Разве не представляется необходимым?… Нет, трижды нет, о молодые романтики, это не представляется таковым! Но весьма вероятно, что это так кончится, что вы так кончите, т. е. утешенными, как писано есть, несмотря на всё самовоспитание к строгости и к ужасу, метафизически утешенными, короче, как кончают романтики, христианами… Нет! Научитесь сперва искусству посюстороннего утешения, научитесь смеяться, молодые друзья мои, если вы во что бы то ни стало хотите остаться пессимистами; быть может, вы после этого, как смеющиеся, когда-нибудь да пошлёте к чёрту всё метафизическое утешительство и прежде всего метафизику! Или, чтобы сказать всё это языком того дионисического чудовища, которое зовут Заратустрой:
Возносите сердца ваши, братья мои, выше, всё выше! И не забывайте также и ног! Возносите также и ноги ваши, вы, хорошие танцоры, а ещё лучше: стойте на голове!
Этот венец смеющегося, этот венец из роз: я сам возложил на себя этот венец, я сам признал священным свой смех. Никого другого не нашёл я теперь достаточно сильным для этого.
Заратустра-танцор, Заратустра лёгкий, машущий крыльями, готовый лететь, манящий всех птиц, готовый и проворный, блаженно-легко-готовый:
Заратустра, вещий словом, Заратустра, вещий смехом, не нетерпеливый, не безусловный, любящий прыжки и вперёд, и в сторону; я сам возложил на себя этот венец!

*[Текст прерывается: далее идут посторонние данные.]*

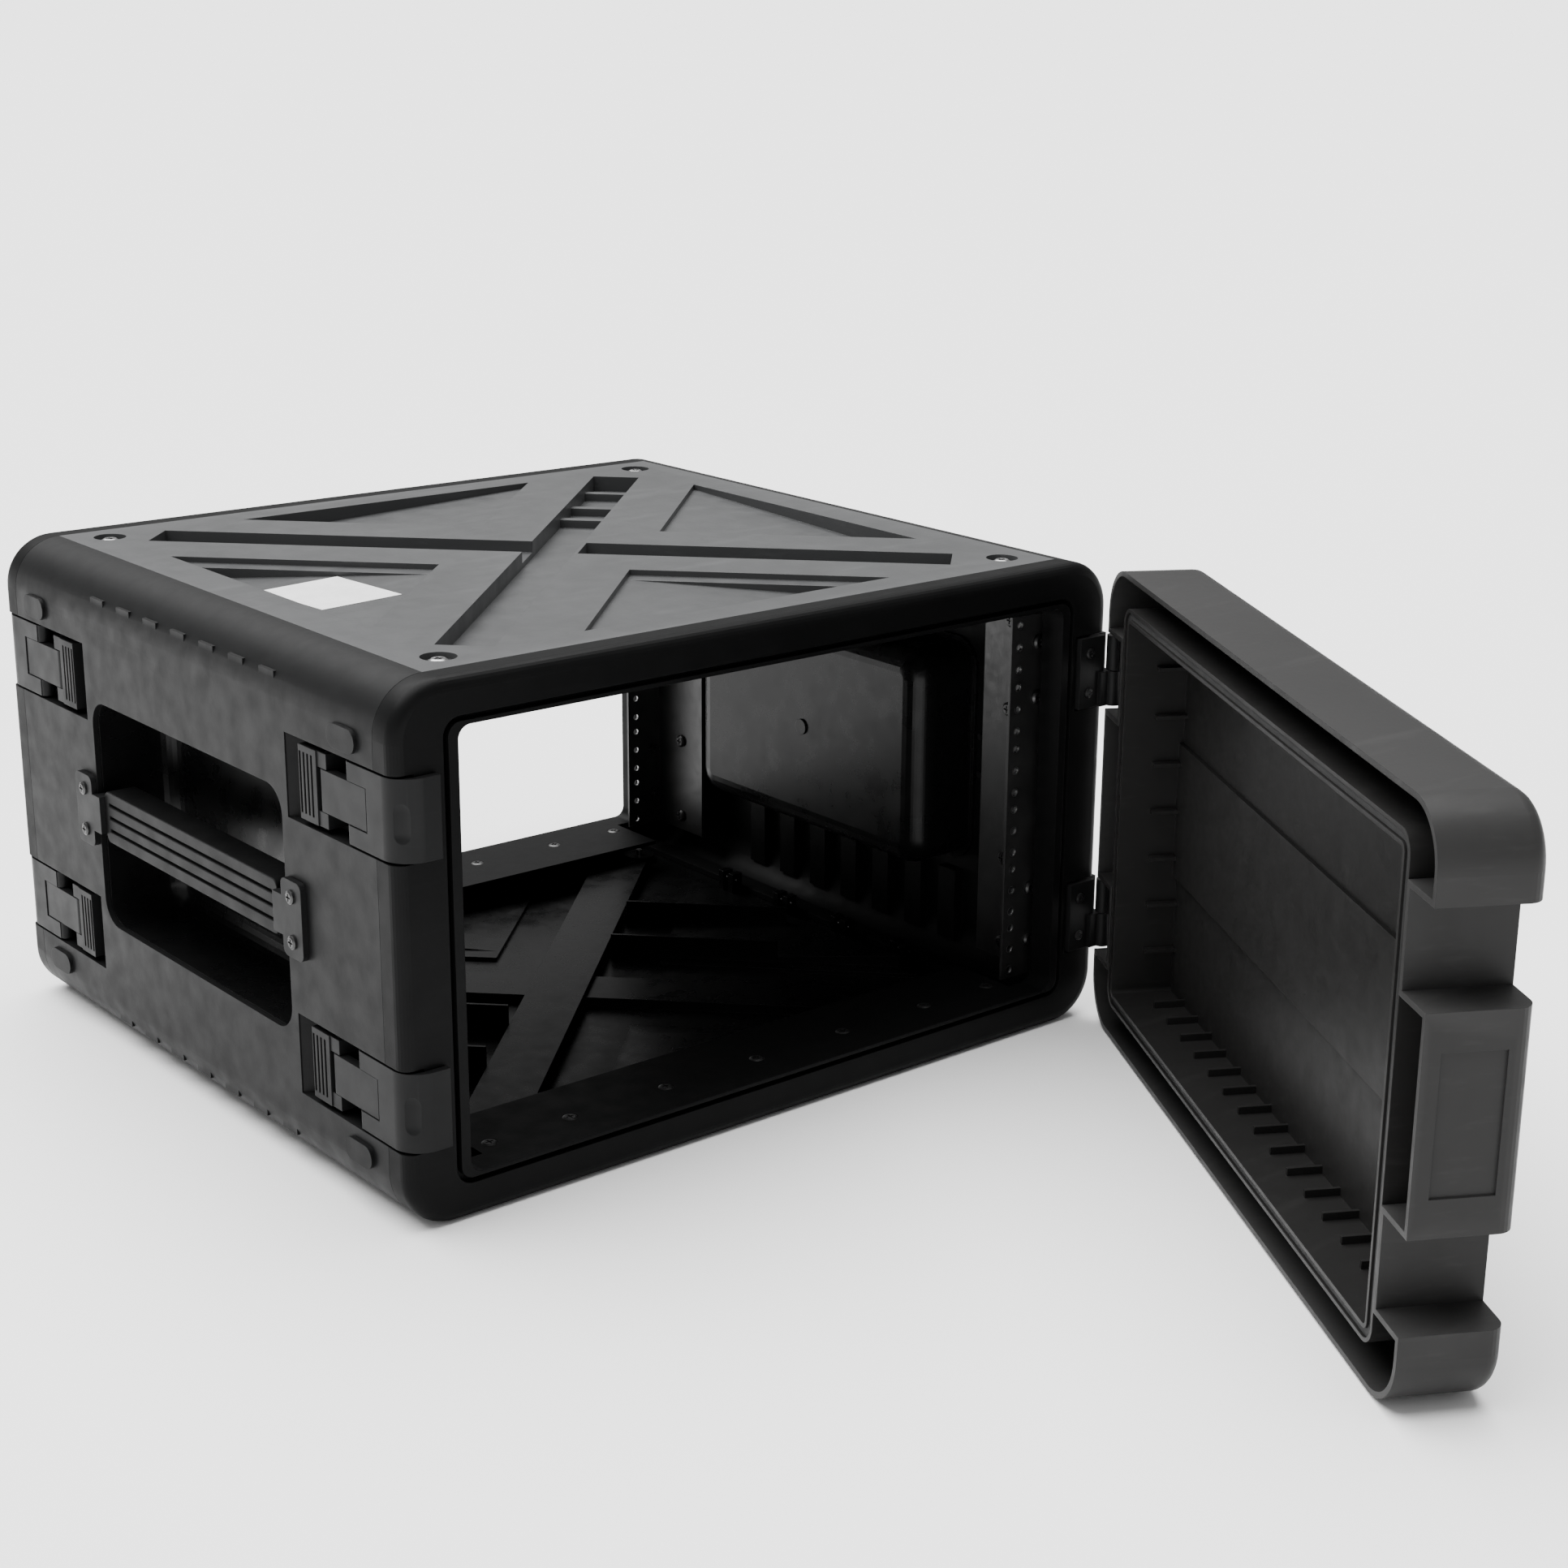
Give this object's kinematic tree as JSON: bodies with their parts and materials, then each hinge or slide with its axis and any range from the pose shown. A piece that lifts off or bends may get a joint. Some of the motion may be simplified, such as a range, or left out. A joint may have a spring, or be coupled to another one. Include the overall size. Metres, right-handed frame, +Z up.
{
  "type": "equipment rack case",
  "caption": "Moulded rack case for audio equipment, with a hinged end door, draw latches, recessed carrying handles and drilled steel rack rails.",
  "frame": {"origin": "centre of the underside, on the flat pad in the middle of the bottom panel", "axes": "+Z up, -Y out of the end with the door, +X towards the side with the door hinges"},
  "size_m": [0.6269, 1.0583, 0.336],
  "materials": {
    "shell": "satin black moulded plastic with a fine grain",
    "panel": "satin black moulded plastic, slightly lighter",
    "frame": "satin black moulded plastic",
    "interior": "smooth dark moulded plastic",
    "latch": "satin black moulded plastic",
    "grip": "soft black grip",
    "rail": "black powder-coated steel",
    "screw": "black oxide steel",
    "pin": "plain steel",
    "label": "blank white sticker",
    "door": "satin black moulded plastic",
    "tray": "smooth black moulded plastic",
    "seal": "black rubber"
  },
  "bodies": {
    "case": {"top_panel": "panel", "bottom_panel": "interior", "left_side_panel": "shell", "right_side_panel": "shell", "front_frame": "frame", "rear_frame": "frame", "front_frame_screws": "screw", "rear_frame_screws": "screw", "corner_screws": "pin", "panel_clips": "interior", "blank_label": "label", "left_handle_tub": "interior", "right_handle_tub": "interior", "left_handle_grip": "grip", "right_handle_grip": "grip", "left_handle_brackets": "latch", "right_handle_brackets": "latch", "handle_screws": "screw", "front_left_rail": "rail", "front_right_rail": "rail", "rear_left_rail": "rail", "rear_right_rail": "rail", "rail_screws": "screw", "latch_bases": "latch", "latch_base_pins": "pin", "hinge_brackets": "latch", "hinge_pins": "pin", "hinge_bracket_screws": "screw"},
    "door": {"door_shell": "door", "door_tray": "tray", "door_seal": "seal", "door_hinge_leaves": "latch", "door_leaf_screws": "screw"},
    "front_upper_link": {"front_upper_link": "latch", "front_upper_lever_pin": "pin"},
    "front_upper_lever": {"front_upper_lever": "latch"},
    "front_lower_link": {"front_lower_link": "latch", "front_lower_lever_pin": "pin"},
    "front_lower_lever": {"front_lower_lever": "latch"},
    "rear_upper_link": {"rear_upper_link": "latch", "rear_upper_lever_pin": "pin"},
    "rear_upper_lever": {"rear_upper_lever": "latch"},
    "rear_lower_link": {"rear_lower_link": "latch", "rear_lower_lever_pin": "pin"},
    "rear_lower_lever": {"rear_lower_lever": "latch"}
  },
  "joints": [
    {"name": "door_hinge", "type": "hinge", "parent": "case", "child": "door", "pos_m": [0.288, -0.264, 0.168], "axis": [0, 0, 1], "range_deg": [-60, 110]},
    {"name": "front_upper_link_hinge", "type": "hinge", "parent": "case", "child": "front_upper_link", "pos_m": [-0.2815, -0.178, 0.2575], "axis": [0, 0, -1], "range_deg": [0, 90]},
    {"name": "front_upper_lever_hinge", "type": "hinge", "parent": "front_upper_link", "child": "front_upper_lever", "pos_m": [-0.2815, -0.208, 0.2575], "axis": [0, 0, -1], "range_deg": [0, 85]},
    {"name": "front_lower_link_hinge", "type": "hinge", "parent": "case", "child": "front_lower_link", "pos_m": [-0.2815, -0.178, 0.0785], "axis": [0, 0, -1], "range_deg": [0, 90]},
    {"name": "front_lower_lever_hinge", "type": "hinge", "parent": "front_lower_link", "child": "front_lower_lever", "pos_m": [-0.2815, -0.208, 0.0785], "axis": [0, 0, -1], "range_deg": [0, 85]},
    {"name": "rear_upper_link_hinge", "type": "hinge", "parent": "case", "child": "rear_upper_link", "pos_m": [-0.2815, 0.178, 0.2575], "axis": [0, 0, 1], "range_deg": [0, 90]},
    {"name": "rear_upper_lever_hinge", "type": "hinge", "parent": "rear_upper_link", "child": "rear_upper_lever", "pos_m": [-0.2815, 0.208, 0.2575], "axis": [0, 0, 1], "range_deg": [0, 85]},
    {"name": "rear_lower_link_hinge", "type": "hinge", "parent": "case", "child": "rear_lower_link", "pos_m": [-0.2815, 0.178, 0.0785], "axis": [0, 0, 1], "range_deg": [0, 90]},
    {"name": "rear_lower_lever_hinge", "type": "hinge", "parent": "rear_lower_link", "child": "rear_lower_lever", "pos_m": [-0.2815, 0.208, 0.0785], "axis": [0, 0, 1], "range_deg": [0, 85]}
  ]
}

Этот венец смеющегося, этот венец из роз: вам, братья мои, кидаю я этот венец! Смех признал я священным; о высшие люди, научитесь же у меня смеяться!

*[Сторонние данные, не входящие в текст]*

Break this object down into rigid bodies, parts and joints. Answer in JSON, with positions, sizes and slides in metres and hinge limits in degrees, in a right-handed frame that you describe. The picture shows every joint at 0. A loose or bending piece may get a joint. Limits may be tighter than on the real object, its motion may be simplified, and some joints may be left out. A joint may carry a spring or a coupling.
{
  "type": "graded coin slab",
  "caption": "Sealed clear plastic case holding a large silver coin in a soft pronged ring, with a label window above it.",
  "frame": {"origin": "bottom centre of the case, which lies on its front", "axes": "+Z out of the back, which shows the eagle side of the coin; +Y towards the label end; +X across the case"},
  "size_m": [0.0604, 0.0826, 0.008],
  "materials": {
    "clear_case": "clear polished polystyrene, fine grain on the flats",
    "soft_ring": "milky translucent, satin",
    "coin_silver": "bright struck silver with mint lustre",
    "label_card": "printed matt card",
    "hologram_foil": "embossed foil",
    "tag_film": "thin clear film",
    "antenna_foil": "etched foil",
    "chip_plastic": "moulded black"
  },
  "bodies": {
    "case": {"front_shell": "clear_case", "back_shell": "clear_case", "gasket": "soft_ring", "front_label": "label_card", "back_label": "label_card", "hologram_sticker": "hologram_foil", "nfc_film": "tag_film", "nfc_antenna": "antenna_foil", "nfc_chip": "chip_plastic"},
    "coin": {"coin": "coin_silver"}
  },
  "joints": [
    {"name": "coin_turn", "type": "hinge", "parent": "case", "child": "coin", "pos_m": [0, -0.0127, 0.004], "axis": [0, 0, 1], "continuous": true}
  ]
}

Так говорил Заратустра, четвёртая частьСильс-Мария, Верхний Энгадин, в августе 1886 года
РОЖДЕНИЕ ТРАГЕДИИ ИЗ ДУХА МУЗЫКИ
ПРЕДИСЛОВИЕ К РИХАРДУ ВАГНЕРУ
Чтобы отдалить от себя все возможные сомнения, волнения и недоразумения, к которым, при своеобразном характере нашей эстетической общественности, могут подать повод сопоставленные в этом сочинении мысли, и чтобы иметь возможность написать и эти вводные слова с тем же созерцательным блаженством, отпечаток которого, как окаменелость счастливых и возвышенных часов, лежит на каждой странице, я вызываю перед взором моим тот миг, когда Вы, мой глубокоуважаемый друг, получите эту книгу: я вижу, как Вы, быть может после вечерней прогулки по зимнему снегу, разглядываете раскованного Прометея на заглавном листе, читаете моё имя и сразу же проникаетесь убеждением, что, каково бы ни было содержание этого сочинения, автор его несомненно имеет сказать что-либо серьёзное и внушительное, равным образом что он при всём, что он измыслил здесь, видел Вас перед собою и обращался к Вам, а следовательно, мог написать лишь нечто соответствующее Вашему присутствию. При этом Вы припомните, что я в то же время, когда создавалось Ваше чудное юбилейное сочинение о Бетховене, т. е. среди ужасов и величия только что разгоревшейся войны, готовился к этим мыслям. Но в ошибку впали бы те, которые усмотрели бы в этом совпадении наличность противоречия между патриотическим возбуждением и эстетическим сибаритством, между мужественной серьёзностью и весёлой игрой; напротив, при действительном прочтении этой книги им станет до изумительности ясным, с какой строго немецкой проблемой мы здесь имеем дело, поставленной нами как раз в средоточие немецких надежд, как точка апогея и поворота. Но, быть может, этим самым лицам покажется вообще неприличным столь серьёзное отношение к эстетической проблеме, раз они не в состоянии видеть в искусстве чего-либо большего, чем весёлой побочности, или, пожалуй, звона бубенчиков, сопровождающего серьёзность существования, но, в сущности, излишнего; словно никто не знает, что уже само противопоставление искусства серьёзности существования грубое недоразумение. Этим серьёзным я позволю себе сказать, что моё убеждение и взгляд на искусство, как на высшую задачу и собственно метафизическую деятельность в этой жизни, согласны с воззрением того мужа, которому я, как передовому великому бойцу на этом пути, посвящаю эту книгу.